The governor also opened the door to bring in more private sector involvement.
“I would like us all to discuss our ideas for what current EFI functions could be better handled by an outside group that would not need to rely on public funding," Scott noted. “There is no doubt in my mind that the loss of our competitive incentive program will forever change the face of economic development in our state. While we cannot expect to win competitive projects under which cities compete for jobs as a result of corporate and regional office relocations and plant expansions and relocations, we can promote our low tax environment, our low regulatory environment, our results-based education system, our investments in our ports, our 44 year low crime rate, and our geographic location. Additionally, it will now be much more important that our universities and state colleges graduate students in high-demand job fields and entrepreneurs who want to build the next Google, Apple or Facebook. It is also my understanding that some counties are considering increasing their taxes to generate economic development funding for the purposes of providing incentive funds to competitive jobs projects from the local level.
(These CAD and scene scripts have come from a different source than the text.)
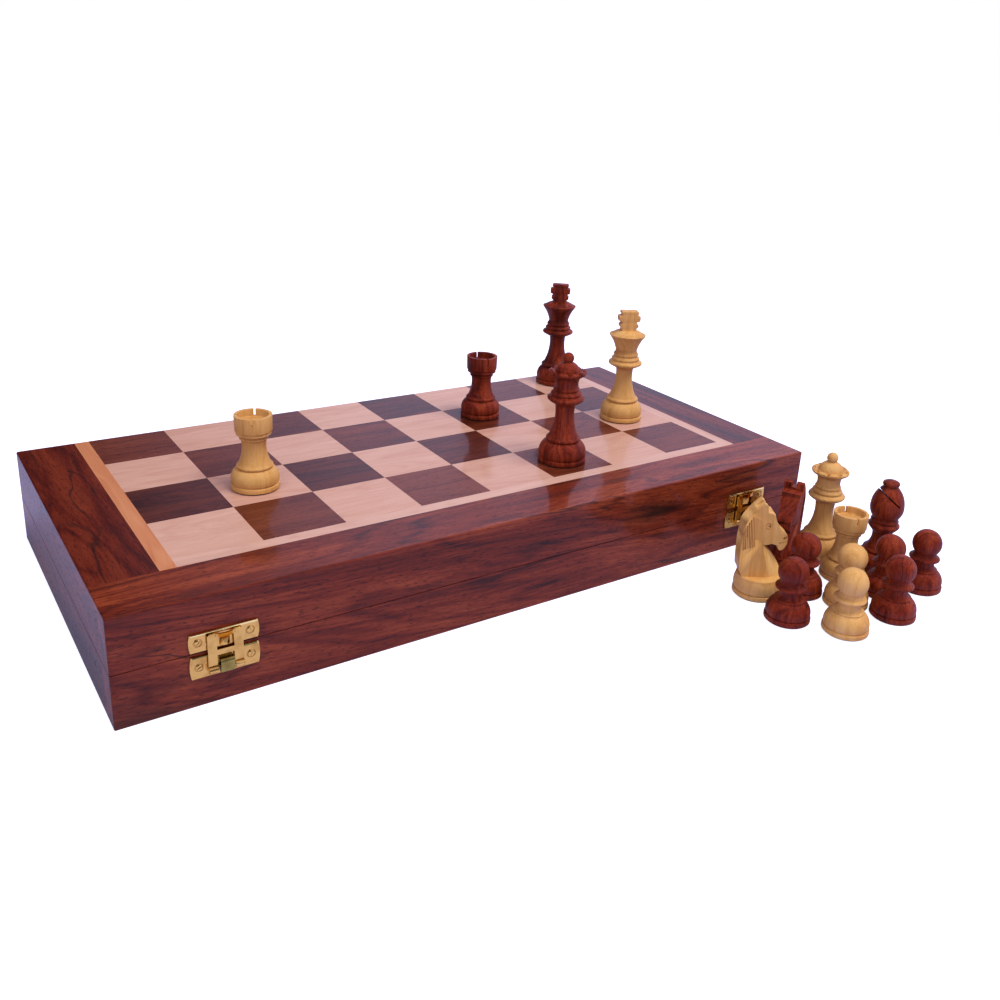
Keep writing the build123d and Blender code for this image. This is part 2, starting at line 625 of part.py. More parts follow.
def rook():
    """Hollow turret with four saw-cut notches."""
    steps = foot(ROOK_BASE)
    steps += [(ROOK_BASE - 0.4, 0.2, 0), (9.7, 7.3, 1.2)]
    steps += disc(9.4, 1.9, 0.8, 0.4) + [(8.3, 0.4, 0)]
    steps += [(6.3, 11.9, -0.9), (6.4, 0.8, 0)]
    steps += disc(7.3, 1.5, 0.5, 0.3) + [(6.5, 0.5, 0), (8.9, 1.0, 0.3), (8.7, 0.9, 0), (8.7, 0.3, 0)]
    steps += [(TURRET_RADIUS - 0.2, 0.6, 0), (TURRET_RADIUS, 8.2, 0)]
    body = turned(steps)
    top = body.bounding_box().max.Z
    body -= Pos(0, 0, top) * Cylinder(TURRET_RADIUS - TURRET_WALL, 2 * TURRET_WELL)
    for angle in (45, 135):
        notch = Box(3 * TURRET_RADIUS, ROOK_NOTCH, 2 * TURRET_WELL - 0.6)
        body -= Rotation(0, 0, angle) * Pos(0, 0, top) * notch
    return body


def knight():
    """A flat-carved horse's head on a turned foot, looking along +X."""
    steps = foot(KNIGHT_BASE)
    steps += [(KNIGHT_BASE - 0.4, 0.2, 0), (11.9, 7.4, 0.6), (11.2, 0.8, 0.3)]
    body = turned(steps)
    neck = body.bounding_box().max.Z - 0.5
    face = [
        Polyline((-10.6, neck), (-10.8, neck + 1.6), (-12.3, neck + 4.0)),
        ThreePointArc((-12.3, neck + 4.0), (-12.9, 30.0), (-11.8, 43.2)),
        ThreePointArc((-11.8, 43.2), (-7.8, 49.6), (-2.8, 54.8)),
        Polyline((-2.8, 54.8), (-1.1, 53.9), (-0.8, 50.1), (3.2, 49.2)),
        ThreePointArc((3.2, 49.2), (5.2, 44.4), (8.9, 39.2)),
        Polyline((8.9, 39.2), (11.7, 36.9), (12.3, 35.0), (12.1, 31.8), (11.0, 29.5)),
        ThreePointArc((11.0, 29.5), (9.2, 28.0), (7.4, 28.9)),
        Polyline((7.4, 28.9), (6.9, 31.0), (3.6, 32.1), (-1.2, 31.2)),
        ThreePointArc((-1.2, 31.2), (5.8, 24.4), (11.2, neck + 3.8)),
        Polyline((11.2, neck + 3.8), (10.8, neck), (-10.6, neck)),
    ]
    head = extrude(Plane.XZ * make_face(face), KNIGHT_THICKNESS / 2, both=True)
    return body + head


def pawn():
    """Ball on a single collar."""
    steps = foot(PAWN_BASE)
    steps += [(PAWN_BASE - 0.5, 0.2, 0), (8.1, 7.6, 1.3), (7.7, 0.2, 0), (7.7, 0.9, 0.4), (6.7, 0.4, 0)]
    steps += [(5.8, 4.2, -0.4), (7.0, 0.6, 0)]
    steps += disc(8.3, 1.7, 0.6, 0.3) + [(6.7, 0.5, 0), (5.9, 2.0, -0.2), *ball(PAWN_BALL, 5.9)]
    return turned(steps)


MAKERS = {"king": king, "queen": queen, "bishop": bishop, "knight": knight, "rook": rook, "pawn": pawn}
BASES = {"bishop": BISHOP_BASE, "knight": KNIGHT_BASE, "rook": ROOK_BASE, "pawn": PAWN_BASE}
# Where a lying man touches the lining near its head: (radius or half thickness, height)
HEAD_REST = {
    "bishop": (MITRE_RADIUS, 40.9),
    "knight": (KNIGHT_THICKNESS / 2, 52.0),
    "rook": (TURRET_RADIUS, 39.5),
    "pawn": (PAWN_BALL, 27.6),
}


def lying(kind, shape, x, row, towards_back):
    """Lay a man in its slot, touching the lining with its foot and its head."""
    head_radius, head_height = HEAD_REST[kind]
    droop = math.degrees(math.atan2(BASES[kind] - head_radius, head_height))
    laid = Rotation(0, 0, 0 if towards_back else 180) * Rotation(-90 - droop, 0, 0) * shape
    middle = laid.bounding_box().center()
    low = laid.bounding_box().min.Z
    return Pos(x - middle.X, (row[0] + row[1]) / 2 - middle.Y, FOAM_FLOOR + REST_GAP - low) * laid


def build_men():
    """Write the men that stand out of the box, and those that lie in its lower half."""
    shapes = {kind: make() for kind, make in MAKERS.items()}
    for name, kind, column, rank, facing in MEN_ON_BOARD:
        square = Pos(-SQUARES_END + column * SQUARE, SQUARES_FRONT + rank * SQUARE, HEIGHT)
        write(name, square * Rotation(0, 0, facing) * shapes[kind])
    for name, kind, x, y, facing in MEN_ON_TABLE:
        write(name, Pos(END + x, FRONT + y, 0) * Rotation(0, 0, facing) * shapes[kind])
    stored = {}
    for names, row in zip(STORED_ROWS, row_spans()):
        for index, name in enumerate(names):
            kind = name.split("_")[1].rstrip("s")
            man = lying(kind, shapes[kind], slot_centre(index, 1), row, index % 2 == 0)
            stored.setdefault(f"stored_{name}", []).append(man)
    for node, solids in stored.items():
        write(node, *solids)


os.makedirs("parts", exist_ok=True)
build_half("lower", lambda shape: shape, lower_screw_holes(), 1, 1)
build_half("upper", upper, upper_screw_holes(), 0, -1)
build_hinges()
build_latches()
build_men()
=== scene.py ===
"""Dressed model of a folding chess box with its men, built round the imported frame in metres."""

import logging
import math
from contextlib import contextmanager
from dataclasses import dataclass
from enum import Enum, IntEnum
from typing import Iterable, Iterator, Sequence

import bmesh
import bpy
from mathutils import Matrix, Vector


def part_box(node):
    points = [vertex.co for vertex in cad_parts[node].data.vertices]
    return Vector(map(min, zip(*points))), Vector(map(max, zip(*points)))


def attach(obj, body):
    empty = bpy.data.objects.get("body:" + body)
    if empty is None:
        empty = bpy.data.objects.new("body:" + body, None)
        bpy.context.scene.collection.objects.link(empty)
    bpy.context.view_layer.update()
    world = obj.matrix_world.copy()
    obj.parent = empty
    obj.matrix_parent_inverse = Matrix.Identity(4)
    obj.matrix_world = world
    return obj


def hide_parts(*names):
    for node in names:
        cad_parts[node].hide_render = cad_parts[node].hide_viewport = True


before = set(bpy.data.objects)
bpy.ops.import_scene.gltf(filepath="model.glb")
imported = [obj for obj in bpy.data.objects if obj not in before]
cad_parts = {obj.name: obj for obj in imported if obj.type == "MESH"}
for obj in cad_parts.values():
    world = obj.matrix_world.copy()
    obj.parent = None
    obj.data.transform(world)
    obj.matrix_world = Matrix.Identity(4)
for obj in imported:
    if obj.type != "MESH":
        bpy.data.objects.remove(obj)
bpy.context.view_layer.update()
log = logging.getLogger("chess_box")

MM = 0.001
Point = tuple[float, float]
Place = tuple[float, float, float]
Step = tuple[float, float, float]
Span = tuple[float, float]
Colour = tuple[int, int, int]
Tones = tuple[Colour, Colour, Colour]
Piece = bpy.types.Object
Node = bpy.types.Node
Socket = bpy.types.NodeSocket
Tree = bpy.types.NodeTree
Material = bpy.types.Material


# Working with meshes. Sizes and outlines are in millimetres, vectors and matrices in metres.


def only(*pieces: Piece) -> None:
    """Select these pieces alone, the first one active.

    Args:
        pieces: what is selected.
    """
    bpy.ops.object.select_all(action="DESELECT")
    for piece in pieces:
        piece.select_set(True)
    bpy.context.view_layer.objects.active = pieces[0]


@contextmanager
def editing(piece: Piece) -> Iterator[None]:
    """Edit mode on one piece alone, all of its vertices selected.

    Args:
        piece: the object whose mesh is worked on.

    Returns:
        A context in which mesh operators act on the piece.
    """
    only(piece)
    bpy.ops.object.mode_set(mode="EDIT")
    bpy.ops.mesh.select_mode(type="VERT")
    bpy.ops.mesh.select_all(action="SELECT")
    try:
        yield
    finally:
        bpy.ops.object.mode_set(mode="OBJECT")


def newest(name: str) -> Piece:
    """Name the object that an operator has just added, and return it.

    Args:
        name: the object's new name.

    Returns:
        The object.
    """
    piece = bpy.context.view_layer.objects.active
    piece.name = piece.data.name = name
    return piece


def at(place: Vector | Place, turn: float = 0.0, axis: str = "Z") -> Matrix:
    """A place in metres, turned by so many degrees about one axis."""
    return Matrix.Translation(place) @ Matrix.Rotation(math.radians(turn), 4, axis)


def spans_of(node: str) -> list[Span]:
    """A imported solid's spans on X, Y and Z."""
    return [(low / MM, high / MM) for low, high in zip(*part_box(node))]


def top_of(piece: Piece) -> float:
    """Height of a piece's highest point."""
    return max(vertex.co.z for vertex in piece.data.vertices) / MM


def block(name: str, x: Span, y: Span, z: Span, ease: float = 0.0, rounds: int = 2) -> Piece:
    """A cube drawn out to three spans, its edges eased.

    Args:
        name: the piece's name.
        x: lowest and highest X.
        y: lowest and highest Y.
        z: lowest and highest Z.
        ease: width of the eased edges.
        rounds: segments across each eased edge.

    Returns:
        The finished block, its object at the origin.
    """
    bpy.ops.object.select_all(action="DESELECT")
    bpy.ops.mesh.primitive_cube_add(size=1.0)
    piece = newest(name)
    with editing(piece):
        bpy.ops.transform.resize(value=tuple((high - low) * MM for low, high in (x, y, z)))
        bpy.ops.transform.translate(value=tuple((high + low) / 2 * MM for low, high in (x, y, z)))
        if ease:
            bpy.ops.mesh.bevel(offset=ease * MM, offset_type="OFFSET", segments=rounds, affect="EDGES")
    return piece


def cylinder(name: str, radius: float, depth: float, sides: int) -> Piece:
    """A cylinder about Z, its middle at the origin.

    Args:
        name: the piece's name.
        radius: its radius.
        depth: its length.
        sides: its number of sides.

    Returns:
        The cylinder.
    """
    bpy.ops.object.select_all(action="DESELECT")
    bpy.ops.mesh.primitive_cylinder_add(vertices=sides, radius=radius * MM, depth=depth * MM)
    return newest(name)


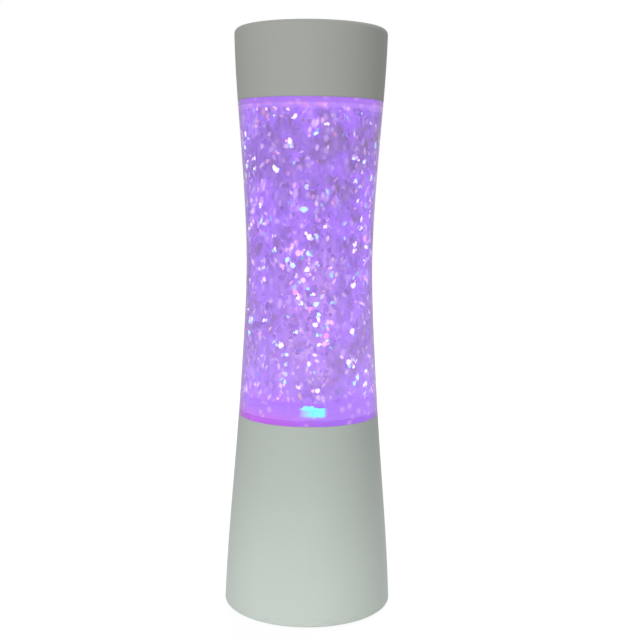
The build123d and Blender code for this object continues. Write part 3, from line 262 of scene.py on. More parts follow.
@dataclass
class Outline:
    """Outline that base, bottle and cap share: a smooth curve through points on its two flanks.

    Each pair of shares gives a share of the way up a flank and the share of the flare that it has there.
    """

    base_radius: float = 46.5
    waist_radius: float = 34.6
    top_radius: float = 41.2
    waist_height: float = 193.0
    height: float = 317.0
    lower_shares: tuple[Pair, ...] = ((0.0, 1.0), (0.17, 0.85), (0.46, 0.475), (0.75, 0.155))
    upper_shares: tuple[Pair, ...] = ((0.26, 0.15), (0.473, 0.41), (0.70, 0.73), (1.0, 1.0))
    samples: int = 3000
    curve: np.ndarray = field(init=False)

    def __post_init__(self) -> None:
        """Works out the curve: one cubic from each point to the next, timed by their distance.

        The slopes at the points are those that keep the bend even, and the two end slopes are those of the
        cubic through the four points nearest to that end.
        """
        low, high = np.array(self.lower_shares), np.array(self.upper_shares)
        waist = np.array([[self.waist_radius, self.waist_height]])
        foot_flare = [self.base_radius - self.waist_radius, self.waist_height]
        top_flare = [self.top_radius - self.waist_radius, self.height - self.waist_height]
        lower = waist + low[:, ::-1] * foot_flare - [0, self.waist_height]
        upper = waist + high[:, ::-1] * top_flare
        points = np.concatenate([lower, waist, upper])
        spans = np.hypot(*np.diff(points, axis=0).T)
        times = np.concatenate([[0.0], np.cumsum(spans)])
        steps = np.diff(points, axis=0) / spans[:, None]
        balance = np.diag(np.concatenate([[1.0], 2 * (spans[:-1] + spans[1:]), [1.0]]))
        balance += np.diag(np.append(spans[1:], 0.0), -1) + np.diag(np.append(0.0, spans[:-1]), 1)
        pull = 3 * (spans[1:, None] * steps[:-1] + spans[:-1, None] * steps[1:])
        first = np.polyfit(times[:4] - times[0], points[:4], 3)[-2:-1]
        last = np.polyfit(times[-4:] - times[-1], points[-4:], 3)[-2:-1]
        slopes = np.linalg.solve(balance, np.concatenate([first, pull, last]))
        at = np.linspace(0, times[-1], self.samples)
        span = np.clip(np.searchsorted(times, at, side="right") - 1, 0, len(spans) - 1)
        share, wide = ((at - times[span]) / spans[span])[:, None], spans[span][:, None]
        self.curve = (
            (1 + 2 * share) * (1 - share) ** 2 * points[span]
            + share * (1 - share) ** 2 * wide * slopes[span]
            + share**2 * (3 - 2 * share) * points[span + 1]
            + share**2 * (share - 1) * wide * slopes[span + 1]
        )

    def radius(self, height: np.ndarray | float) -> np.ndarray:
        """Returns the outline's radius at one or more heights."""
        return np.interp(height, self.curve[:, 1], self.curve[:, 0])

    def flank(self, low: float, high: float, inset: float = 0.0, steps: int = 48) -> np.ndarray:
        """Profile points along the outline, from one height to another.

        Args:
            low: First height.
            high: Last height, which may be the lower one.
            inset: How far the points are drawn in towards the axis.
            steps: Number of steps.

        Returns:
            Rows of radius and height.
        """
        heights = np.linspace(low, high, steps + 1)
        return np.stack([self.radius(heights) - inset, heights], axis=-1)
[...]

“However, it is up to us to proactively take steps to position Florida to continue competing for and winning jobs,” Scott wrote in conclusion. “I believe the weeks and months ahead will be filled with critical decision-making, but we must succeed in the end so individuals like my father don’t experience devastating job losses as they did in our state less than a decade ago. If we work together, Florida will be the number one state for job creation not just this year, but for decades to come.”
Johnson, who took over at Enterprise Florida at the beginning of last year, announced his resignation this week and will transition out of his current role. Scott has not named a replacement yet.